**Given data**
########
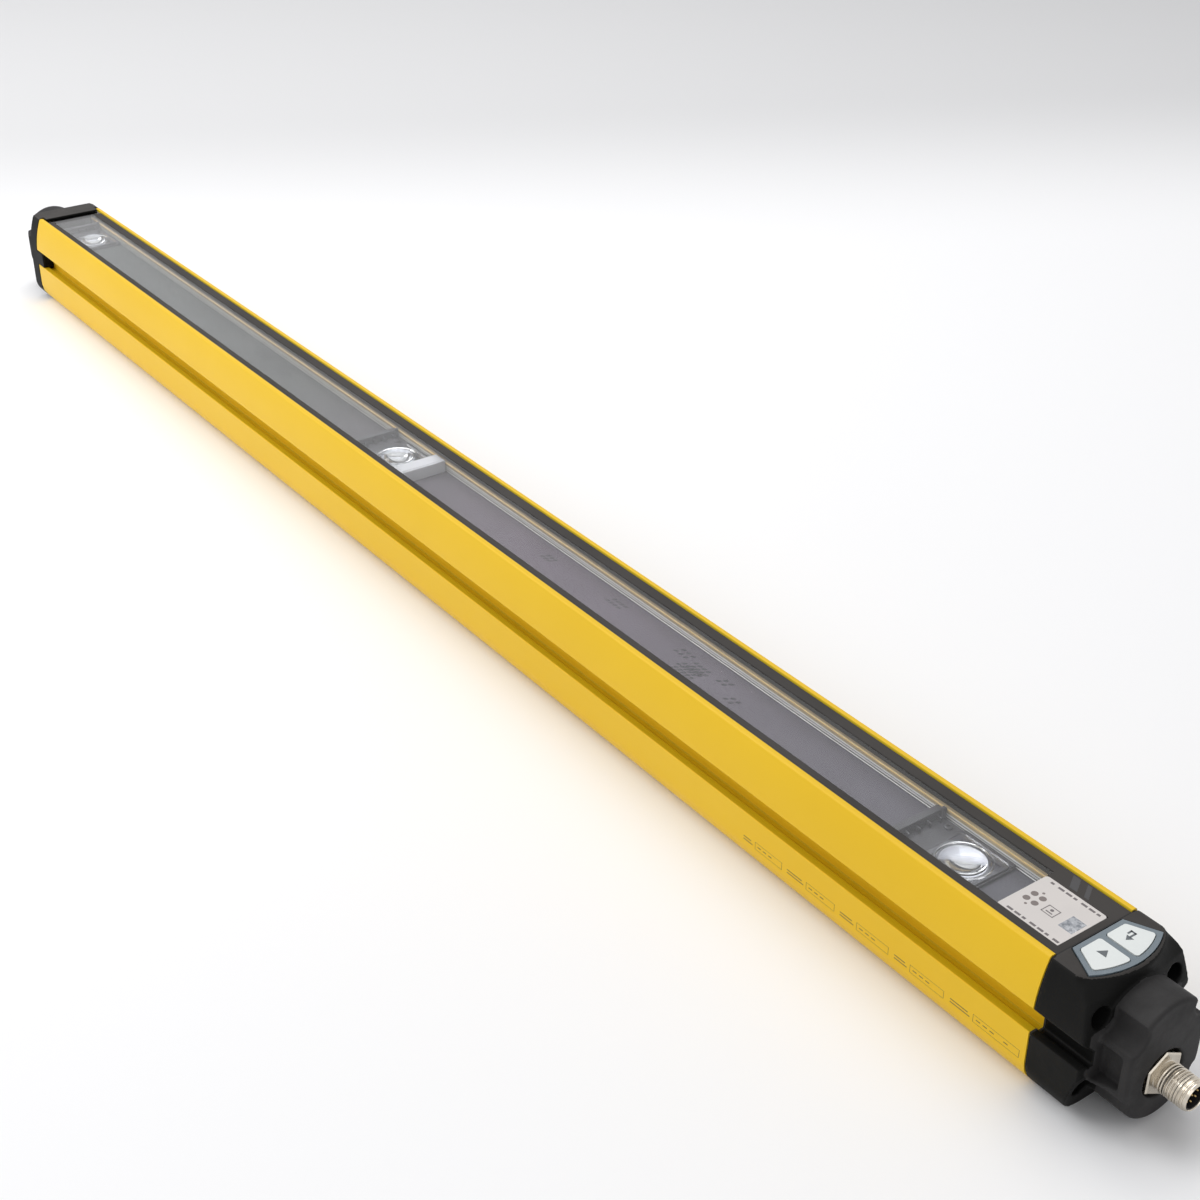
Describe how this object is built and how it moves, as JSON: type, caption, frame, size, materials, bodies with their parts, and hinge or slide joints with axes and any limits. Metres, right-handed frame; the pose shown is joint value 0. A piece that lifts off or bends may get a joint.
########
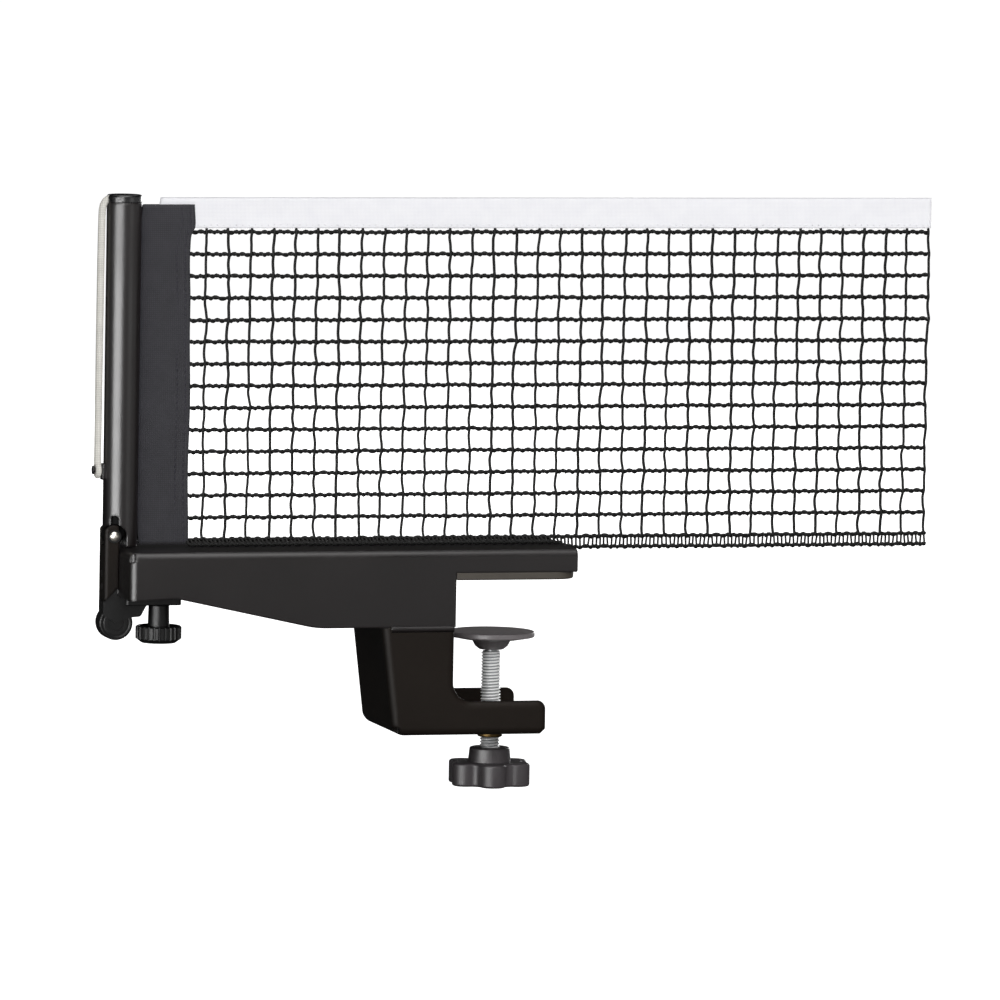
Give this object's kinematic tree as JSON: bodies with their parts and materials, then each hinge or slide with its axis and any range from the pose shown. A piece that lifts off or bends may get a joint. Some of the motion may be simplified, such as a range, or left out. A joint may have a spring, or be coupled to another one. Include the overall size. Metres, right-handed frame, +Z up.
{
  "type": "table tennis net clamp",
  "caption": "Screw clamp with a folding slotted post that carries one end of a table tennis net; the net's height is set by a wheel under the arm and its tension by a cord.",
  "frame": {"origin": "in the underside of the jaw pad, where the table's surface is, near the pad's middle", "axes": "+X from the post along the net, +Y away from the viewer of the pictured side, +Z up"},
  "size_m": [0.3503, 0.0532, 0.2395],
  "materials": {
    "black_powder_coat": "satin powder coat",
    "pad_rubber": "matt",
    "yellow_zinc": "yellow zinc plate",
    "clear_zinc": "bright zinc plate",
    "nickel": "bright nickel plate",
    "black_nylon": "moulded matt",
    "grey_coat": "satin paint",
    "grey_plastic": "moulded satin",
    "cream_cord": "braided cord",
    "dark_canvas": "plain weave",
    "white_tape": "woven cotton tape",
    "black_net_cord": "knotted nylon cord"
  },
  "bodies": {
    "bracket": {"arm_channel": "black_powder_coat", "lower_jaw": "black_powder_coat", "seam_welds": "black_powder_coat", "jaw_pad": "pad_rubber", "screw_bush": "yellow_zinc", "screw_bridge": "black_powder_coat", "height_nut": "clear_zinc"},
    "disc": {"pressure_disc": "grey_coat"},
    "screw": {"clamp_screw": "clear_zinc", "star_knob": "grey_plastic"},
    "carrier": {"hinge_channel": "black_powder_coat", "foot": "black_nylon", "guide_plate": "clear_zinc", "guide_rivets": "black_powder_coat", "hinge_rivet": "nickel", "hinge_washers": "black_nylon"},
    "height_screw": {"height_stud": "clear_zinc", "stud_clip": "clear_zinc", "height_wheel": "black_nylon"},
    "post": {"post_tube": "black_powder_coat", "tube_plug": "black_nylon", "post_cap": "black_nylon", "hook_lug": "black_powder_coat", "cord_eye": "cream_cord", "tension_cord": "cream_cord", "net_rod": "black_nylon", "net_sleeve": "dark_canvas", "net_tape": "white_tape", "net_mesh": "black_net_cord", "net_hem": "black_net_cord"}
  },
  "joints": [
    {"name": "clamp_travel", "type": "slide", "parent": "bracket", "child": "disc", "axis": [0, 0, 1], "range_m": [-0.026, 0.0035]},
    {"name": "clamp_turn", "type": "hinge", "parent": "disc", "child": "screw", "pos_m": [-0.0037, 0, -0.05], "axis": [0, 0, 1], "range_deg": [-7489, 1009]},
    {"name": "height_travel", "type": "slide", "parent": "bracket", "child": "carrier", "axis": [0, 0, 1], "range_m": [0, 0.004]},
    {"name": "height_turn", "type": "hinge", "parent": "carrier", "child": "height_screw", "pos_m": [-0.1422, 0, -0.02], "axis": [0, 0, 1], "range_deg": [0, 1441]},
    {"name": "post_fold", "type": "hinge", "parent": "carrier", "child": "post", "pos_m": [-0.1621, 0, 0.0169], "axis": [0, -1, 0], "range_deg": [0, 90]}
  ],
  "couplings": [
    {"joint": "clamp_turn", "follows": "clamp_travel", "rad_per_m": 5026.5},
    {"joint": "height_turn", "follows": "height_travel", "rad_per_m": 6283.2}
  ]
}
########
**Objective**
Lines containing the word "joints" must all be returned from the material above.

**Exercise result**
Describe how this object is built and how it moves, as JSON: type, caption, frame, size, materials, bodies with their parts, and hinge or slide joints with axes and any limits. Metres, right-handed frame; the pose shown is joint value 0. A piece that lifts off or bends may get a joint.
  "joints": [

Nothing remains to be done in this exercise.